Denver-based Apartment Investment and Management Co., the nation's biggest
real estate investment trust, is scouting for properties in New York. It
plans to boost profits by bulk-buying products and services like heating
oil, extermination and insurance.

The Praedium Group, another recent investor, now owns buildings with a
total of 4,000 rent-regulated units throughout the five boroughs. It
started buying five years ago on behalf of pension plans, insurance
companies, banks and university foundations.

"Demand in this market is strong, whereas the office market is very, very
weak," says Russell Appel, president of Praedium. "Prices of these
buildings have been going up," he says. "We thought we saw an opportunity."

But life is not all rosy for landlords. They have been squeezed in the
short term by spiking fuel costs, rising real estate taxes and skyrocketing
insurance premiums.

DOUBLE-DIGIT RENT HIKES

Based on these escalating expenses, landlords expect to win double-digit
increases from the city's Rent Guidelines Board this spring. If they are
successful, more apartments will become deregulated sooner, since the
increases will move more units near the $2,000 threshold.

The rollback of vacancy decontrol is a real possibility, however. Tenant
groups are already picketing the offices of downstate Republican state
senators in an effort to put pressure on Senate Majority Leader Joseph Bruno.
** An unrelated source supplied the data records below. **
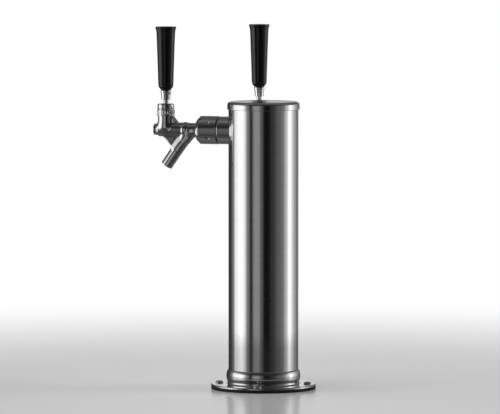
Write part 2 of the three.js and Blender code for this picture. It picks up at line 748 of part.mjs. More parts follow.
for (const [side, angle] of Object.entries(faucetTurns)) {
  const faucet = new THREE.Group();
  faucet.position.set(0, 0, SHANK_Z);
  faucet.rotation.z = angle;
  tower.add(faucet);
  const add = (name, geometry, material) => addTo(faucet, `${name}_${side}`, geometry, material);
  add('shank', shank(), stainless);
  add('shank_escutcheon', shankEscutcheon(), chrome);
  add('inner_washer', innerWasher(), nylon);
  add('shank_lock_nut', hexNut(LOCK_NUT_FLATS, SHANK_R + GAP, LOCK_NUT_X, LOCK_NUT_T, SMALL), brass);
  add('tail_piece', tailPiece(), stainless);
  add('coupling_nut', couplingNut(), chrome);
  add('coupling_washer', couplingWasher(), nylon);
  add('faucet_body', faucetBody(), chrome);
  add('valve_shaft', valveShaft(), stainless);
  add('seat_washer', seatWasher(), rubber);
  add('shaft_nut', shaftNut(), stainless);
  add('bonnet', bonnet(), chrome);
  add('friction_washer', frictionWasher(), nylon);
  add('ball_bushing', ballBushing(), nylon);
  add('lever', lever(), stainless);
  add('lever_collar', leverCollar(), chrome);
  add('tap_handle', tapHandle(), blackPlastic);
  add('handle_insert', handleInsert(), brass);
}

export default tower;
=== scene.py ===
"""Looks of a two-faucet beer tap tower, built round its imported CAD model.

Outlines and places inside a faucet are in millimetres, in the faucet's own frame: X runs outward
from the column's axis along the shank, Z is up, and the origin is on the column's axis at the
shank's height. Blender's own units stay metres.
"""
import json
import math

import bmesh
import bpy
import numpy as np
from mathutils import Matrix, Vector


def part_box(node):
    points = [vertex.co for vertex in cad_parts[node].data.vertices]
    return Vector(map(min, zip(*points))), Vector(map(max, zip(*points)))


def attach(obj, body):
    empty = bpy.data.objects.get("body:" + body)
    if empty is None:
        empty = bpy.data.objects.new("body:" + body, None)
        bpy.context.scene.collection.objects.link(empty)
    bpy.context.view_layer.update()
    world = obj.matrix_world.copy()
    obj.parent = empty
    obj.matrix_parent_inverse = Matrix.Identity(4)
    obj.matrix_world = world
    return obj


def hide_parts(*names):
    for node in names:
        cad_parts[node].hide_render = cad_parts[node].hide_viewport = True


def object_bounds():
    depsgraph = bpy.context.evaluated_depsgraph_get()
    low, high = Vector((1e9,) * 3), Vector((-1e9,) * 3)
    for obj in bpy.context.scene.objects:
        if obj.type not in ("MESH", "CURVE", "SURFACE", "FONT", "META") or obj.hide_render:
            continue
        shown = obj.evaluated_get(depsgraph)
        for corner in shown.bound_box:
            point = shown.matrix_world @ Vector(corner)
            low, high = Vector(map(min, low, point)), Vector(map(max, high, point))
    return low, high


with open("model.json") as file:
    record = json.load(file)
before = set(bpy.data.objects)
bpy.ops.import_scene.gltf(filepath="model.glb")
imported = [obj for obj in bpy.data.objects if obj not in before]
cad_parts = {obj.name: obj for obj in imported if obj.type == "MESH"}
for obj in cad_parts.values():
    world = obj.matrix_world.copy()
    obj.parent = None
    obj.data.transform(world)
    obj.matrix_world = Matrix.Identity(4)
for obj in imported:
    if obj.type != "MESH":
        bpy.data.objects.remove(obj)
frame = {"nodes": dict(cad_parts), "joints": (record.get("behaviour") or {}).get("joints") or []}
cad_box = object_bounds()

MM = 0.001
IMAGE_WIDTH, IMAGE_HEIGHT = 500, 414
SIDES = ("right", "left")

# Camera: where it stands round the tower, how far off and how high, and how much it takes in
CAMERA_AZIMUTH = 142.6
CAMERA_DISTANCE = 5.29
CAMERA_HEIGHT = 0.57
CAMERA_FILL = 0.87
SENSOR_WIDTH = 36.0

# Gap between pieces that touch
GAP = 0.3

# Sides of a turned surface, by its size
LARGE = 192
MEDIUM = 96
SMALL = 64


# ---- The frame's own sizes ----

joints = {joint["name"]: joint for joint in frame["joints"]}


def faucet_place(side):
    """Where a faucet's own frame stands in the tower's."""
    x, y, _ = joints[f"lever_tilt_{side}"]["pos_m"]
    low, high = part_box(f"shank_{side}")
    shank_z = (low.z + high.z) / 2
    return Matrix.Translation((0, 0, shank_z)) @ Matrix.Rotation(math.atan2(y, x), 4, "Z")


def node_points(node, place):
    """A CAD node's points in millimetres, in the frame of that place."""
    inverse = place.inverted()
    return np.array([inverse @ v.co for v in frame["nodes"][node].data.vertices]) / MM


def span(node, place=Matrix.Identity(4)):
    """A CAD node's lowest and highest corner, in the same way."""
    points = node_points(node, place)
    return Vector(points.min(0)), Vector(points.max(0))


places = {side: faucet_place(side) for side in SIDES}


def faucet_span(node):
    """The same for a faucet's piece, in the faucet's own frame. Both faucets are alike."""
    return span(f"{node}_right", places["right"])


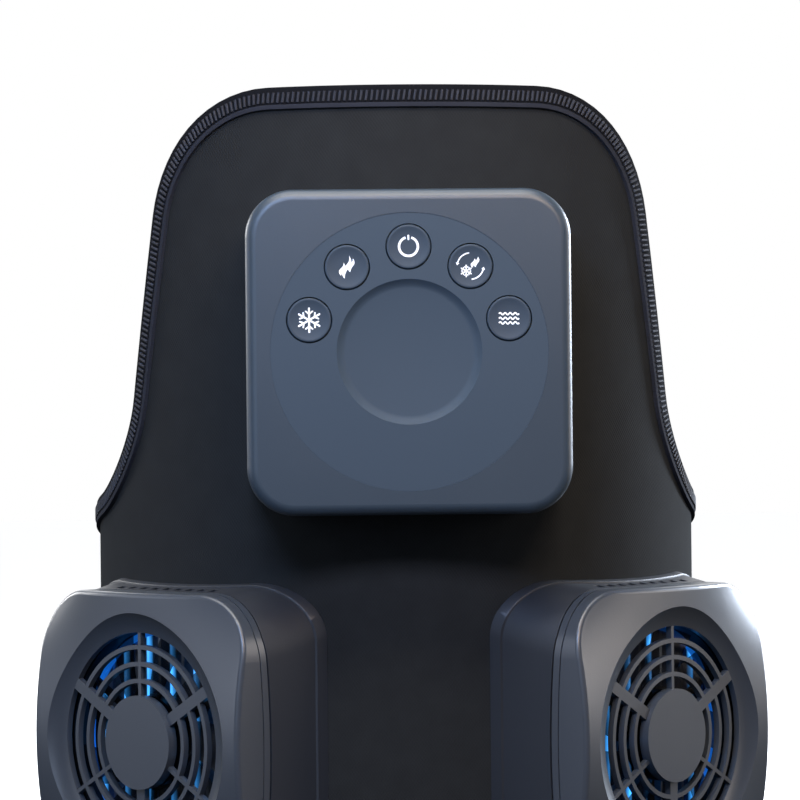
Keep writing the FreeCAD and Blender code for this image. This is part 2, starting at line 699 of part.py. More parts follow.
def slot_outline(inner, outer, start_gap, end_gap, sector):
    """One air slot: a ring's sector whose ends keep straight spokes between neighbours."""
    points = {}
    for key, radius in (("inner", inner), ("outer", outer)):
        first = math.asin(start_gap / radius)
        last = sector - math.asin(end_gap / radius)
        points[key] = [Vector(radius * math.sin(angle), 0, radius * math.cos(angle))
                       for angle in (first, (first + last) / 2, last)]
    a, b, c = points["inner"]
    d, e, f = points["outer"]
    return Part.Wire([Part.Arc(a, b, c).toShape(), Part.LineSegment(c, f).toShape(),
                      Part.Arc(f, e, d).toShape(), Part.LineSegment(d, a).toShape()])


def slot_tools(name):
    """All air slots of a grille: rings crossed by three strong and three thin spokes."""
    ring = size("ring_width")
    span = (size("grille_radius") - size("hub_radius") - RING_COUNT * ring) / (RING_COUNT + 1)
    sector = math.pi / SPOKE_PAIRS
    thin, wide = size("spoke_thin") / 2, size("spoke_wide") / 2
    solids = []
    for ring_number in range(RING_COUNT + 1):
        inner = size("hub_radius") + ring_number * (span + ring)
        for number in range(2 * SPOKE_PAIRS):
            gaps = (thin, wide) if number % 2 == 0 else (wide, thin)
            wire = slot_outline(inner, inner + span, gaps[0], gaps[1], sector)
            solid = Part.Face(wire).extrude(Vector(0, -size("far"), 0))
            solid.rotate(Vector(0, 0, 0), Vector(0, 1, 0), math.degrees(sector) * number)
            solids.append(solid)
    return feature(name, Part.makeCompound(solids))


def make_fan_cover(side):
    """Front cover of a pod: pillowed face, arched rear edge, dished grille of rings and spokes."""
    skin = common(side + "_cover_skin",
                  block(side + "_cover_block", "pod_width", "pod_width", "pod_corner", "near", "pod_face + 2"),
                  pillow(side + "_pillow"))
    doc.recompute()
    rim = doc.addObject("Part::Fillet", side + "_cover_rim")
    rim.Base = skin
    radius = size("pod_rim_round")
    rim.Edges = [(number, radius, radius) for number, edge in enumerate(skin.Shape.Edges, start=1)
                 if all(abs(-point.y - size("pod_face") + pillow_fall(point.x, point.z)) < 0.02
                        for point in edge.discretize(5))]
    hollow = block(side + "_cover_hollow", "pod_width - 2 * pod_wall", "pod_width - 2 * pod_wall",
                   "pod_corner - pod_wall", "near", "pod_face - hollow_roof")
    bowl = rod(side + "_cover_bowl", "grille_radius + 1.3", "near", GRILLE_FRONT + " - grille_thickness")
    cover = cut(side + "_cover", rim, hollow, bowl, behind_seam(side + "_cover_seam", 0), dish_tool(side + "_dish"))
    line = cut(side + "_groove_band", behind_seam(side + "_groove_front", size("groove_setback + groove_width")),
               behind_seam(side + "_groove_back", size("groove_setback")))
    inside = block(side + "_groove_floor", "pod_width - 2 * groove_depth", "pod_width - 2 * groove_depth",
                   "pod_corner - groove_depth", "near", "pod_face + 1")
    slots = cut(side + "_grille", cover, cut(side + "_groove", line, inside), slot_tools(side + "_slots"))
    return node(side + "_fan_cover", slots, pod_place(side))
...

"We are very well-positioned to get some changes in Albany this year," says
Michael McKee, associate director of the New York State Tenants & Neighbors
Coalition. "Shelly Silver and the Assembly Democrats have been very
forceful and very supportive."

Owners say they are not particularly worried right now because the
Legislature is overwhelmed with the state budget process. Landlords trust
that lawmakers will have little time or inclination to pass anything but a
straight reauthorization of the rent regulations, which would leave the
system intact.

"Very few people in Albany are concerned about this right now. The need for
changes in the rent laws exists only in the minds of tenants and owners,"
says Dan Margulies, senior vice president at brokerage Georgia Malone & Co.